I’m surprised that Summers v. Tice, 33 Cal. 2d 80, 199 P.2d 1 (Cal. 1948), hasn’t been getting more attention this week, in light of the Vice President’s hunting accident. After all, pretty much every law student learns about quail hunters in first-semester Torts:
Plaintiff’s action was against both defendants for an injury to his right eye and face as the result of being struck by bird shot discharged from a shotgun. The case was tried by the court without a jury and the court found that on November 20, 1945, plaintiff and the two defendants were hunting quail on the open range. Each of the defendants was armed with a 12 gauge shotgun loaded with shells containing 7 1/2 size shot.
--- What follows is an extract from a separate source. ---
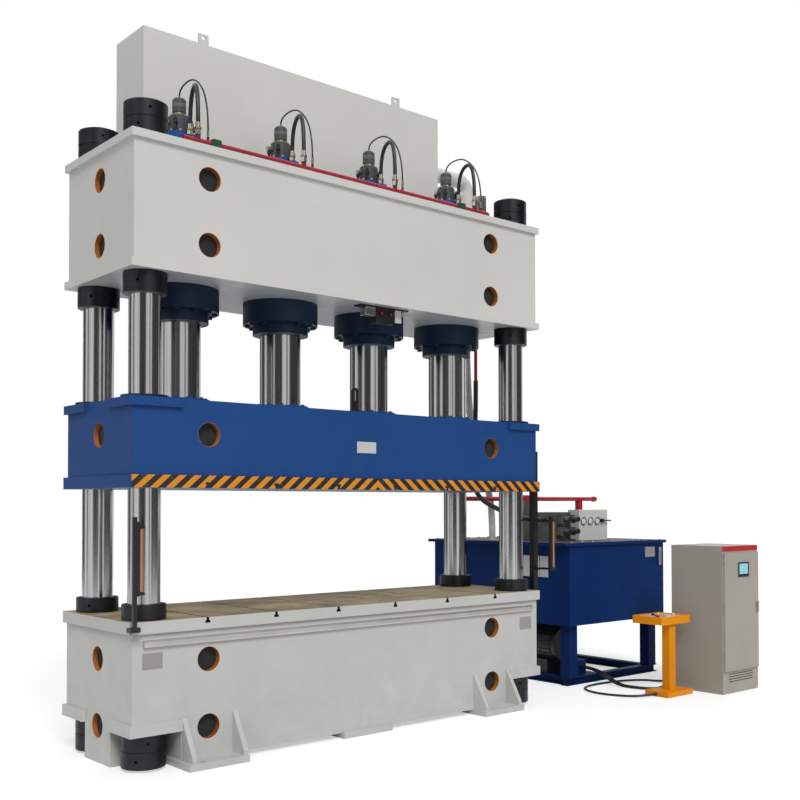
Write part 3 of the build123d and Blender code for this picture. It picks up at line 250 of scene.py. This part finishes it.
def table_surface():
    """The table: white painted edges, a brown oil film on the machined top, and painted shade on the walls of
    its slots and holes.
    """
    edge_z, half_length, half_depth = 1.2885, 2.4995, 0.7145
    joint_y, joint_half = 0.02, 0.004
    n = Nodes("table_steel")
    film = n.mix(n.spread(n.noise(2.4, 6, 0.65), 0.32, 0.68), (0.21, 0.155, 0.08), (0.56, 0.44, 0.255))
    film = n.mix(n.spread(n.noise(14, 4, 0.7), 0.5, 0.75, 0.0, 0.5), film, (0.16, 0.115, 0.06))
    edge = n.mix(n.spread(n.noise(0.9, 5), 0.3, 0.7), (0.54, 0.535, 0.515), (0.6, 0.595, 0.575))
    upward = n.spread(n.axis("Z", n.normal()), 0.5, 0.6)
    high = n.spread(n.axis("Z"), edge_z, edge_z + 0.001)
    on_top = n.math("MULTIPLY", upward, high)
    body = n.mix(on_top, edge, film)
    # Painted shade: below the top and inside the table's outline, the walls of the slots and holes are near
    # black.
    inside = n.spread(n.math("ABSOLUTE", n.axis("Y")), half_depth, half_depth - 0.001)
    low = n.spread(n.axis("Z"), edge_z, edge_z - 0.001)
    along = n.spread(n.math("ABSOLUTE", n.axis("X")), half_length, half_length - 0.001)
    inside = n.math("MULTIPLY", inside, along)
    body = n.mix(n.math("MULTIPLY", inside, low), body, (0.035, 0.028, 0.018))
    across = n.math("ABSOLUTE", n.math("SUBTRACT", n.axis("Y"), joint_y))
    groove = n.spread(across, joint_half + 0.003, joint_half)
    body = n.mix(n.math("MULTIPLY", groove, on_top), body, (0.03, 0.022, 0.014))
    n.bump(n.noise(90, 4), 0.3, 0.0006)
    return n.finish(body, n.spread(n.noise(5, 4), 0.3, 0.7, 0.5, 0.75), n.math("MULTIPLY", on_top, 0.1))


def two_tone(name, below, above, split, rough=0.45, shine=0.2):
    """Paint in one colour up to a height and in another above it."""
    n = Nodes(name)
    cloud = n.spread(n.noise(1.4, 5), 0.3, 0.7)
    high = n.math("GREATER_THAN", n.axis("Z"), split)
    first = n.mix(cloud, shade(below, 0.88), shade(below, 1.12))
    second = n.mix(cloud, shade(above, 0.88), shade(above, 1.12))
    n.put(n.shader.inputs["Specular IOR Level"], shine)
    n.bump(n.noise(420, 2), 0.25, 0.00025)
    return n.finish(n.mix(high, first, second), n.spread(n.noise(6, 4), 0.3, 0.7, rough - 0.07, rough + 0.09))


def stripes():
    """Yellow and black hazard stripes that lean towards the middle of the slide."""
    middle_x, bottom_z, pitch, lean_rate = 0.13, 2.43, 0.147, 1.15
    n = Nodes("hazard_stripes")
    along = n.math("ABSOLUTE", n.math("SUBTRACT", n.axis("X"), middle_x))
    rise = n.math("SUBTRACT", n.axis("Z"), bottom_z)
    lean = n.math("ADD", along, n.math("MULTIPLY", rise, lean_rate))
    wave = n.math("FRACT", n.math("DIVIDE", lean, pitch))
    band = n.spread(n.math("ABSOLUTE", n.math("SUBTRACT", wave, 0.5)), 0.245, 0.255)
    scuff = n.spread(n.noise(16, 5, 0.7), 0.55, 0.75, 0.0, 0.35)
    body = n.mix(band, (0.74, 0.27, 0.008), (0.012, 0.012, 0.014))
    body = n.mix(scuff, body, (0.22, 0.16, 0.07))
    n.bump(n.noise(300, 2), 0.2, 0.0002)
    return n.finish(body, 0.42)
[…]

Prior to going hunting plaintiff discussed the hunting procedure with defendants, indicating that they were to exercise care when shooting and to “keep in line.” In the course of hunting plaintiff proceeded up a hill, thus placing the hunters at the points of a triangle. The view of defendants with reference to plaintiff was unobstructed and they knew his location. Defendant Tice flushed a quail which rose in flight to a 10-foot elevation and flew between plaintiff and defendants. Both defendants shot at the quail, shooting in plaintiff’s direction. At that time defendants were 75 yards from plaintiff. One shot struck plaintiff in his eye and another in his upper lip. Finally it was found by the court that as the direct result of the shooting by defendants the shots struck plaintiff as above mentioned and that defendants were negligent in so shooting and plaintiff was not contributorily negligent.
…
When we consider the relative position of the parties and the results that would flow if plaintiff was required to pin the injury on one of the defendants only, a requirement that the burden of proof on that subject be shifted to defendants becomes manifest. They are both wrongdoers — both negligent toward plaintiff. They brought about a situation where the negligence of one of them injured the plaintiff, hence it should rest with them each to absolve himself if he can. The injured party has been placed by defendants in the unfair position of pointing to which defendant caused the harm. If one can escape the other may also and plaintiff is remediless.
Of course, the legal issue is probably irrelevant, given that Cheney was the only shooter and Whittington has not filed a civil suit for negligence. But I note that Whittington may well have gone to law school before Summers v. Tice, with its illustration of the dangers of hunting out of line, became part of the Torts canon. And they say you don’t learn anything in law school.